The district continued with the Professional Learning Communities, which Smith made a district wide priority when he was elected Superintendent in 2016.

“It’s a way for teachers and administrators to collaborate in order to meet the needs of every student,” Smith explained. “It allows them to better understand where the students are and where they need to take them academically. It’s something that progresses with the student. It’s not just a one-year thing.”

The school board approved a three-year new teacher induction program called Bossier CARES (Coaching and Retaining Educators for Success).

“This is our approach to helping those first year teachers be successful and stay in the district,” Smith explained.

In Plain Dealing, the school board approved the reconfiguration of Plain Dealing schools that will move elementary, middle and high school onto a single campus starting in the 2018-19 school year.

Bossier Schools will be establishing a parent center at the former Carrie Martin Elementary campus. The Bossier Council on Aging and Plant a Seed in our Youth Foundation will locate in that facility.

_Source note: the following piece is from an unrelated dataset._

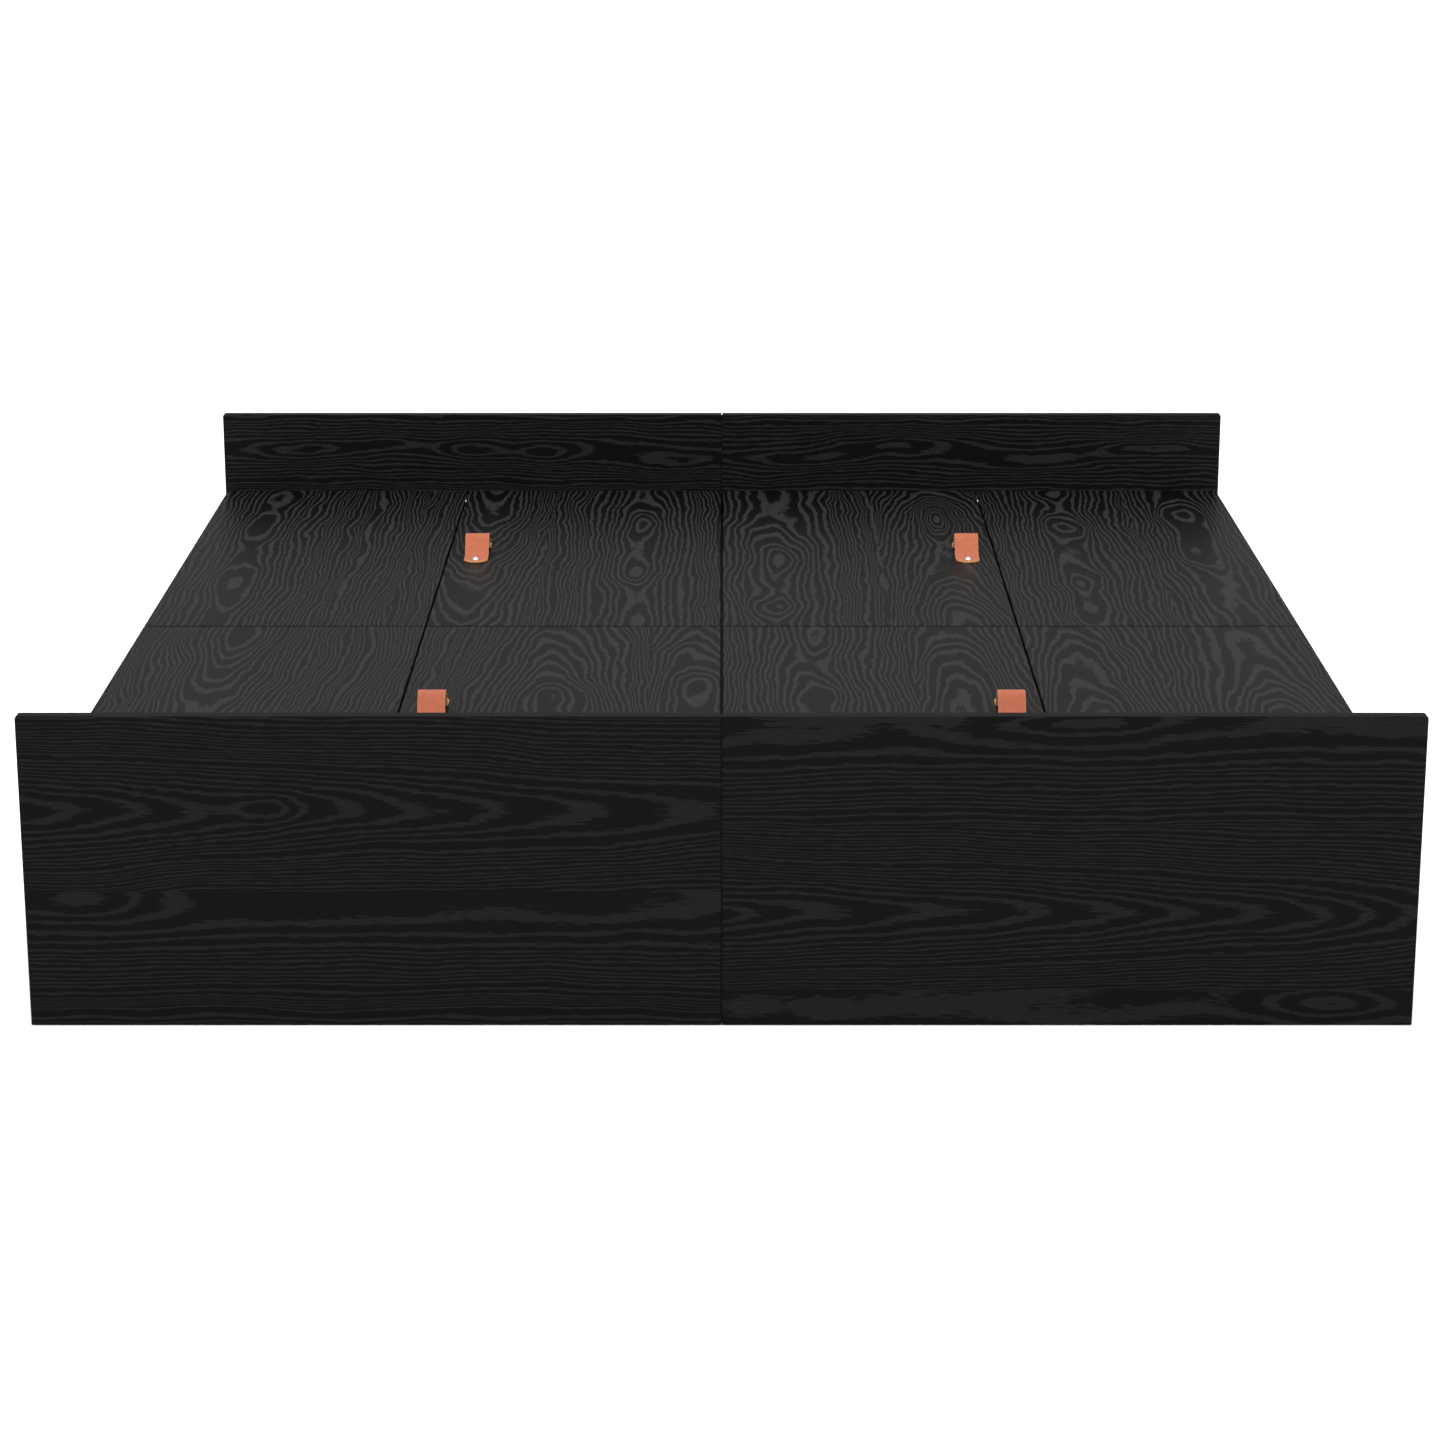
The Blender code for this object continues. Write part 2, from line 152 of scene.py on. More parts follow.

Smith made sure to note the support of the Bossier Parish School Board for the system’s continued success and growth.

There’s a lot of things we couldn’t do without our school board. They’ve been supportive and we’re all working in the same direction to continue pushing the district forward.”

And speaking of moving forward, Smith is always looking at how to carry the system into the future. Which gets back to his vision of being the best in the state.

It’s because aiming low is not something to get excited about.

“The higher the vision and the higher level you have to reach to achieve it, people tend to rise up to the challenge,” Smith said.

“There’s already a school system that’s number one. Why can’t that be us?”